Recorded data
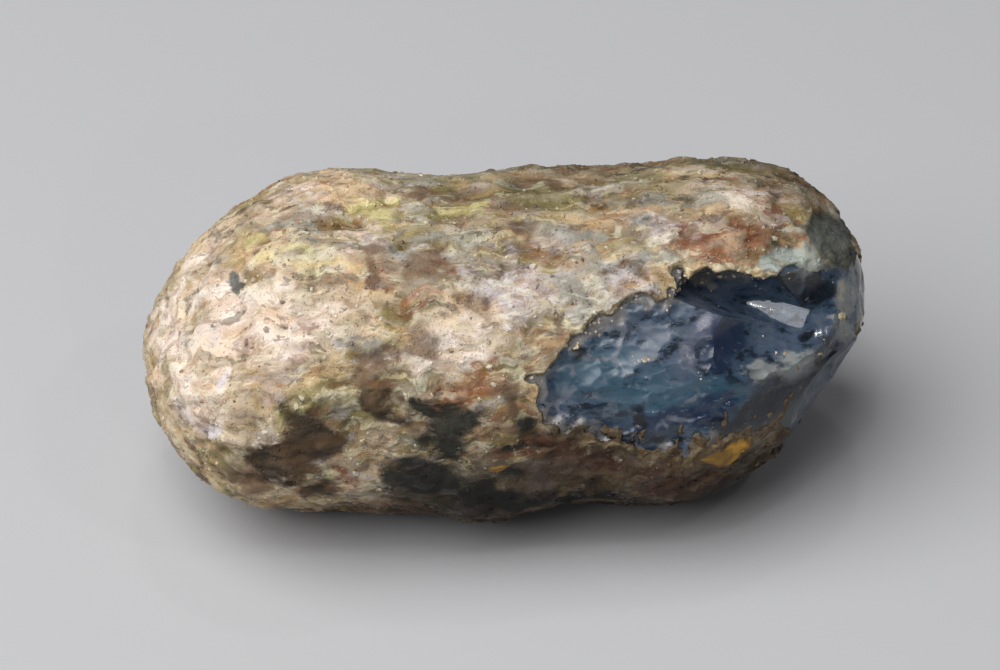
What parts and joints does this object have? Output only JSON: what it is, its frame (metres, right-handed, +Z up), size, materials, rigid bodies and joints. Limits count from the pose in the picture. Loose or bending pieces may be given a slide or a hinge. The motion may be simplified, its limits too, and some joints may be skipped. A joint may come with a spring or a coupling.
{
  "type": "rough blue amber nodule",
  "caption": "Rough blue amber nodule: a worn bean-shaped stone with a tan weathered crust, broken open at one end on dark blue glassy amber.",
  "frame": {"origin": "middle of the stone's box, on the plane of the worn patch that it rests on", "axes": "+Z up, +X along the stone's length towards its broken end, -Y out of its bare broken face"},
  "size_m": [0.0504, 0.0268, 0.0226],
  "materials": {
    "crust": "matte",
    "amber": "gloss",
    "inclusions": "matte"
  },
  "bodies": {
    "root": {"rough_amber": "crust"}
  },
  "joints": []
}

Task objective
Each line in the listing above either holds the string "joints" or does not; state how many do, giving the number only.

Solution to the problem
2